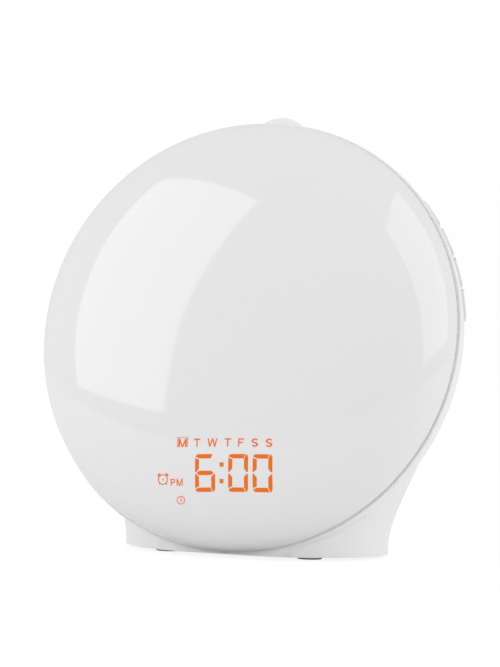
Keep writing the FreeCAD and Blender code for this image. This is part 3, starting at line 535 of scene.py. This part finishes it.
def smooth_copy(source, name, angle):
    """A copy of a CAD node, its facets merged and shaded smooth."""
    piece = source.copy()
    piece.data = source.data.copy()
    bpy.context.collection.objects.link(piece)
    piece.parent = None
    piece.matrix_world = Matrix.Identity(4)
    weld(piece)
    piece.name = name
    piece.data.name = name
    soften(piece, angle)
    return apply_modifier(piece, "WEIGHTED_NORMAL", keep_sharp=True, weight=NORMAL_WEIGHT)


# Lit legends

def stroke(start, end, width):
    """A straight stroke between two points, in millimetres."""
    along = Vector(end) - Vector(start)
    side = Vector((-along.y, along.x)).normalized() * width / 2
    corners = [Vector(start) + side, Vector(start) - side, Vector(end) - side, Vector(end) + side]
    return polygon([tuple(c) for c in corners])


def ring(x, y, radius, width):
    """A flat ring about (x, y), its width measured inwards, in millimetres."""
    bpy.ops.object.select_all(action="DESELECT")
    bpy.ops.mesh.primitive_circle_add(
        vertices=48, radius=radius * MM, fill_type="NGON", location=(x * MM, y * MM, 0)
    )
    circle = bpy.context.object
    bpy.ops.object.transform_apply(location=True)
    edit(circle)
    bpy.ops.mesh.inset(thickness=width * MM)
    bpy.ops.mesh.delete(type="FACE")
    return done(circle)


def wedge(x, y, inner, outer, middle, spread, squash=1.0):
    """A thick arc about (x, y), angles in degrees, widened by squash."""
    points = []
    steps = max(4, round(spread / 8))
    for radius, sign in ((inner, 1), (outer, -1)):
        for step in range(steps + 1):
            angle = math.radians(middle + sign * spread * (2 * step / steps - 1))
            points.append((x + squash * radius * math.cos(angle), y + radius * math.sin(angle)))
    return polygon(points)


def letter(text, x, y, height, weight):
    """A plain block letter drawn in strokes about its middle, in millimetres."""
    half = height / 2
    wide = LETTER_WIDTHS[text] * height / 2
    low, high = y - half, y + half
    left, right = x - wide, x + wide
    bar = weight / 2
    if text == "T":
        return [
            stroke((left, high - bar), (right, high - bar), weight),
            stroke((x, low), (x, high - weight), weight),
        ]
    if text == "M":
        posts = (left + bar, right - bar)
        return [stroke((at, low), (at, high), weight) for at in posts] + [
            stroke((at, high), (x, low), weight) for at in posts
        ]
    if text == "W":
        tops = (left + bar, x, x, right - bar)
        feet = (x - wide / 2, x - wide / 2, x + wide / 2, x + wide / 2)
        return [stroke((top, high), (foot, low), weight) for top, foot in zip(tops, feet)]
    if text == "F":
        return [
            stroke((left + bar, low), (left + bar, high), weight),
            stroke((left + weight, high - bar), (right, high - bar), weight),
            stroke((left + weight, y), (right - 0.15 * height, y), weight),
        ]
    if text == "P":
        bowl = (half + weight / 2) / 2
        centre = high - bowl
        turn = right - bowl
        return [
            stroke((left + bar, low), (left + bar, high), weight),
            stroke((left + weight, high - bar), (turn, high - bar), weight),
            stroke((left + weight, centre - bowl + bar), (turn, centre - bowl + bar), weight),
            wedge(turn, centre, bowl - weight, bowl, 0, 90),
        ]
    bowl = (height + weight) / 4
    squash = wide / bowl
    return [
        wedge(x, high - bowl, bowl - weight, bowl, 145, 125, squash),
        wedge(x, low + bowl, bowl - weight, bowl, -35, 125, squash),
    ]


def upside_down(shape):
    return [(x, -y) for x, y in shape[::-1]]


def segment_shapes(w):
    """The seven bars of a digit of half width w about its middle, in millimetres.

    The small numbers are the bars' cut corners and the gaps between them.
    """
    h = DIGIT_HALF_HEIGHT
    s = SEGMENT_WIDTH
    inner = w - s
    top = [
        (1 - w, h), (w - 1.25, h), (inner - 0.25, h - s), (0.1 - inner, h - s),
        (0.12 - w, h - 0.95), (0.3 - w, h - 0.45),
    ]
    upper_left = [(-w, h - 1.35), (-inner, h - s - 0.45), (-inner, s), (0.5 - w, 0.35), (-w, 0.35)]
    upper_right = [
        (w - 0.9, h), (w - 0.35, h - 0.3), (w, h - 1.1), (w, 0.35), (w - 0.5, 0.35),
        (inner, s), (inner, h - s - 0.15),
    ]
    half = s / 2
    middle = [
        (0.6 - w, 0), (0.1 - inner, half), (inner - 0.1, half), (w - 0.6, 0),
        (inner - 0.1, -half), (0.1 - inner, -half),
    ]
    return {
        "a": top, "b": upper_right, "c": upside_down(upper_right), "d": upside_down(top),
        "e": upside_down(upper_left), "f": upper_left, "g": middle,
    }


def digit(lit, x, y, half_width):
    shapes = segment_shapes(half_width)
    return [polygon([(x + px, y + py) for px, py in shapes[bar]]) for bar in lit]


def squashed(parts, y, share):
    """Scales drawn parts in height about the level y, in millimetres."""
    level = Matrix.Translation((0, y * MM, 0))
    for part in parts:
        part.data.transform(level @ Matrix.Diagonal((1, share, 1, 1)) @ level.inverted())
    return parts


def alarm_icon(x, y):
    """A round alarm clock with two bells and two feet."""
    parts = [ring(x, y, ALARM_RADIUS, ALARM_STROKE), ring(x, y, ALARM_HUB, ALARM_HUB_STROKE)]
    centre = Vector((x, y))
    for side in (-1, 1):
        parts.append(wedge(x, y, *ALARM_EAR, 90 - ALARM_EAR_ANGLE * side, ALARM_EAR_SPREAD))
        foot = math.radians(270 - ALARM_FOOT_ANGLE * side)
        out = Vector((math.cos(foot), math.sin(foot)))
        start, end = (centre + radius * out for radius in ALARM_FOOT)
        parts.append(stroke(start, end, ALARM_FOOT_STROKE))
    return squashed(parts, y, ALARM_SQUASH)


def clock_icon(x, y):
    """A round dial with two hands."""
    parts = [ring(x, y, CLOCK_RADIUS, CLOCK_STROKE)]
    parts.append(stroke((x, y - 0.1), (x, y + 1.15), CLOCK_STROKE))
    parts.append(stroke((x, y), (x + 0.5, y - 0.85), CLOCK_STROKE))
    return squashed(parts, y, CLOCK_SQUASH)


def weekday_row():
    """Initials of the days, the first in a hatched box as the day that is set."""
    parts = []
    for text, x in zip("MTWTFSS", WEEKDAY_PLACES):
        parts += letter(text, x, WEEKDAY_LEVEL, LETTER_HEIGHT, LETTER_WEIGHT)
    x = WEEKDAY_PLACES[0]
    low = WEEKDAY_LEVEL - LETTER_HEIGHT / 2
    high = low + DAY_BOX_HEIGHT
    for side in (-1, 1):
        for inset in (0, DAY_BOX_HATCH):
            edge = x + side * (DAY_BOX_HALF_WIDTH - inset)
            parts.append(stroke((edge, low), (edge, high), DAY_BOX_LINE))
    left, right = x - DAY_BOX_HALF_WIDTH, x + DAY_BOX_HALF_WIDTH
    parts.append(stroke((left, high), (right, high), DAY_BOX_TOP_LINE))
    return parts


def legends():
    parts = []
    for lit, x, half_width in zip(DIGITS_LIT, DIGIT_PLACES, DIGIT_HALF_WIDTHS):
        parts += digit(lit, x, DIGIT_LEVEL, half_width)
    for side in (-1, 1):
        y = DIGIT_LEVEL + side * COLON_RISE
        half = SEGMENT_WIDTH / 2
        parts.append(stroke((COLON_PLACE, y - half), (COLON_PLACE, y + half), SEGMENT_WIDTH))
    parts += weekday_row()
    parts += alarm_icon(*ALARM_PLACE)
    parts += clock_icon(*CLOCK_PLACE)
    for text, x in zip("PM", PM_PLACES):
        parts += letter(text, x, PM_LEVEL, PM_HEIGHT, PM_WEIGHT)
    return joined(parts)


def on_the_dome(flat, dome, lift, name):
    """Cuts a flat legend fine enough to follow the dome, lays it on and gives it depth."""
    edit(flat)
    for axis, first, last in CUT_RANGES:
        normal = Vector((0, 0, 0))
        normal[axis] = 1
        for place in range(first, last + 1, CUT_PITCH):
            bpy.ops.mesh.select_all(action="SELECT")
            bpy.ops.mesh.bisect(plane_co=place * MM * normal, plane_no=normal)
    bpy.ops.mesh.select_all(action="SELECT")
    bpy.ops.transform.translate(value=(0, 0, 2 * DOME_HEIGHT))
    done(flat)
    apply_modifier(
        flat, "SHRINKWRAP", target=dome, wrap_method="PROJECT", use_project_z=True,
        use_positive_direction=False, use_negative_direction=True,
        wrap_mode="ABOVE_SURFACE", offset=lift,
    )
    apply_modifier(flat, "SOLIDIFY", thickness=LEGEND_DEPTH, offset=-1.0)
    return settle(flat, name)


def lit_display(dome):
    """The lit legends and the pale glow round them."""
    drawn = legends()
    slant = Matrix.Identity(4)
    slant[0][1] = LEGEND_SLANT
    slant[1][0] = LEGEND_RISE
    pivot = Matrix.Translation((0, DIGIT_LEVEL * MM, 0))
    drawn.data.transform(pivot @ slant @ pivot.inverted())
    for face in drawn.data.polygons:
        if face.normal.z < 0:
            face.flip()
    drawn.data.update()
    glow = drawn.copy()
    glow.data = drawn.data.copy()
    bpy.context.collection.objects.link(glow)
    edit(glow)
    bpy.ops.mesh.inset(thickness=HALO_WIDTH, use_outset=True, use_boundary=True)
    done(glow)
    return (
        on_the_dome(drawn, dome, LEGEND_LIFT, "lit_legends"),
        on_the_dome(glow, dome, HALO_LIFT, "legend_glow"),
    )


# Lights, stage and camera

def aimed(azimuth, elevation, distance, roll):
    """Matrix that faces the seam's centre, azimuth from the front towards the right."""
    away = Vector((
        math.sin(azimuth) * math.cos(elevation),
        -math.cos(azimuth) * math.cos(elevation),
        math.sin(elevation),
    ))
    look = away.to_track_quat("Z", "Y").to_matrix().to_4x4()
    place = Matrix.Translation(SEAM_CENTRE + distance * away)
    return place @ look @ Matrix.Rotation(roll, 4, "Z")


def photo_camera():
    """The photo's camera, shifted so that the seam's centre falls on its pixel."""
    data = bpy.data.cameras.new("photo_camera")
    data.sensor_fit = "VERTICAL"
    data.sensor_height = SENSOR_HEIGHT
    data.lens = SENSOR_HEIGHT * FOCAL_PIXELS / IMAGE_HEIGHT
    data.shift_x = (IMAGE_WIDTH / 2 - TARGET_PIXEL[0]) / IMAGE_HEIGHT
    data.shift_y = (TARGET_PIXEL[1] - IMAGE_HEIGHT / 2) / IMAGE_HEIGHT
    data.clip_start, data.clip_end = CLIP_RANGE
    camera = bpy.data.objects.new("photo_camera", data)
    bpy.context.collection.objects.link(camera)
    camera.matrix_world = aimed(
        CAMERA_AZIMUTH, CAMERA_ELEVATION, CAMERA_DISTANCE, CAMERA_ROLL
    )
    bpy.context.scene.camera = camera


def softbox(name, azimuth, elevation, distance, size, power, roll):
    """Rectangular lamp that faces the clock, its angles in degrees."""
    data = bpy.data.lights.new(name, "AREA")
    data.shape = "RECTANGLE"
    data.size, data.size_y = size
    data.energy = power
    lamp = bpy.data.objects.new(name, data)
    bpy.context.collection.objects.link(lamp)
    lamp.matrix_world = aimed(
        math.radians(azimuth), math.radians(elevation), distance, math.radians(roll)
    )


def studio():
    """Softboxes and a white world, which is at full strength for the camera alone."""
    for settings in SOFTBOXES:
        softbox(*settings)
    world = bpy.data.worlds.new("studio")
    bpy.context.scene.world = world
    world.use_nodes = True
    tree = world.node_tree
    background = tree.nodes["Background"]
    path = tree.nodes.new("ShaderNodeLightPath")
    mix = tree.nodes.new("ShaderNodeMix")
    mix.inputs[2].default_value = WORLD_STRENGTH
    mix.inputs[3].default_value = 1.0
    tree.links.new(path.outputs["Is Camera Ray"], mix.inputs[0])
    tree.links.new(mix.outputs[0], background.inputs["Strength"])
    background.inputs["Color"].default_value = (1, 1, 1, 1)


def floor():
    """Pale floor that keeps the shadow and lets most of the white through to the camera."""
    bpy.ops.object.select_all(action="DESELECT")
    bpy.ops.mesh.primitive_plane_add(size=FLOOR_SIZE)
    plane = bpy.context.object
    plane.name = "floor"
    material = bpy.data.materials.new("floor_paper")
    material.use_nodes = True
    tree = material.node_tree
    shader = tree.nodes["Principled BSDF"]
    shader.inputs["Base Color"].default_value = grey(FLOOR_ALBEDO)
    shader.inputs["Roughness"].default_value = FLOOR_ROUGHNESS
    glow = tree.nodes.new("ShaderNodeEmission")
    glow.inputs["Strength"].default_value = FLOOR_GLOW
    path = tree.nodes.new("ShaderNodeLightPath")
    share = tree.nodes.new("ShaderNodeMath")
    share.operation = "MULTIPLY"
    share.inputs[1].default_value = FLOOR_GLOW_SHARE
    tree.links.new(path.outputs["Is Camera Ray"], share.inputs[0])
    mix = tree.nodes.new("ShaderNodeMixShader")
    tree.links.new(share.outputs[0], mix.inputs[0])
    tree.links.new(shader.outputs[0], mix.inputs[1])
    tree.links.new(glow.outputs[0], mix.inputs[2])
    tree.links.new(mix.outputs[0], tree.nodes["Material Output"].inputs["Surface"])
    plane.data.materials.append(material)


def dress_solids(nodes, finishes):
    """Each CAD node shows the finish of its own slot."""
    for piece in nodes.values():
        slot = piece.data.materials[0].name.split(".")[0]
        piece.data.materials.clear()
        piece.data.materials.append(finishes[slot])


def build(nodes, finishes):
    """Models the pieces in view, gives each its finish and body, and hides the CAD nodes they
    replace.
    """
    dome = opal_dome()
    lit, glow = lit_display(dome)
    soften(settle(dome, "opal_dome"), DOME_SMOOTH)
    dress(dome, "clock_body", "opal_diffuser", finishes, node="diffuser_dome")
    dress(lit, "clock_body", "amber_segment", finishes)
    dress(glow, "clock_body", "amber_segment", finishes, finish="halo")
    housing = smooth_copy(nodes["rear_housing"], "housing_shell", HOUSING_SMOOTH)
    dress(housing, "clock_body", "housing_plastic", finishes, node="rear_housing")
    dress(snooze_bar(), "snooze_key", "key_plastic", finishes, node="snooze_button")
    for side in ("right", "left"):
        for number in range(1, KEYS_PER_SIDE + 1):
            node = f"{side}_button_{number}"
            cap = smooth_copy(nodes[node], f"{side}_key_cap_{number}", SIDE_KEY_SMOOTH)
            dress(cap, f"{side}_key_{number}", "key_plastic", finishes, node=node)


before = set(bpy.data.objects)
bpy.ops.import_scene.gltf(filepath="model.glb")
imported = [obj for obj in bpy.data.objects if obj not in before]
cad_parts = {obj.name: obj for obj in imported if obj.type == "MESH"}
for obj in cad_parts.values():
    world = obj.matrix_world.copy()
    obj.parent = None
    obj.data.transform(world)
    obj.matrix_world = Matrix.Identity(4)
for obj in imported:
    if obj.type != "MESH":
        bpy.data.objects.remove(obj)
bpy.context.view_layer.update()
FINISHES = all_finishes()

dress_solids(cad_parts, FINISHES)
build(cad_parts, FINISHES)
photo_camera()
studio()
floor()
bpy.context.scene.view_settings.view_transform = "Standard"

PROBLEM STATEMENT: Lines from the start of the material above through the line containing "return done(circle)" are to be duplicated exactly, and only those.

THE OUTPUT:
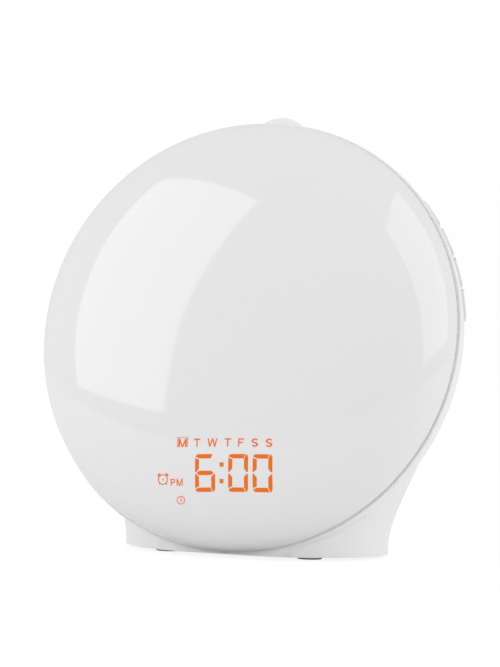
Keep writing the FreeCAD and Blender code for this image. This is part 3, starting at line 535 of scene.py. This part finishes it.
def smooth_copy(source, name, angle):
    """A copy of a CAD node, its facets merged and shaded smooth."""
    piece = source.copy()
    piece.data = source.data.copy()
    bpy.context.collection.objects.link(piece)
    piece.parent = None
    piece.matrix_world = Matrix.Identity(4)
    weld(piece)
    piece.name = name
    piece.data.name = name
    soften(piece, angle)
    return apply_modifier(piece, "WEIGHTED_NORMAL", keep_sharp=True, weight=NORMAL_WEIGHT)


# Lit legends

def stroke(start, end, width):
    """A straight stroke between two points, in millimetres."""
    along = Vector(end) - Vector(start)
    side = Vector((-along.y, along.x)).normalized() * width / 2
    corners = [Vector(start) + side, Vector(start) - side, Vector(end) - side, Vector(end) + side]
    return polygon([tuple(c) for c in corners])


def ring(x, y, radius, width):
    """A flat ring about (x, y), its width measured inwards, in millimetres."""
    bpy.ops.object.select_all(action="DESELECT")
    bpy.ops.mesh.primitive_circle_add(
        vertices=48, radius=radius * MM, fill_type="NGON", location=(x * MM, y * MM, 0)
    )
    circle = bpy.context.object
    bpy.ops.object.transform_apply(location=True)
    edit(circle)
    bpy.ops.mesh.inset(thickness=width * MM)
    bpy.ops.mesh.delete(type="FACE")
    return done(circle)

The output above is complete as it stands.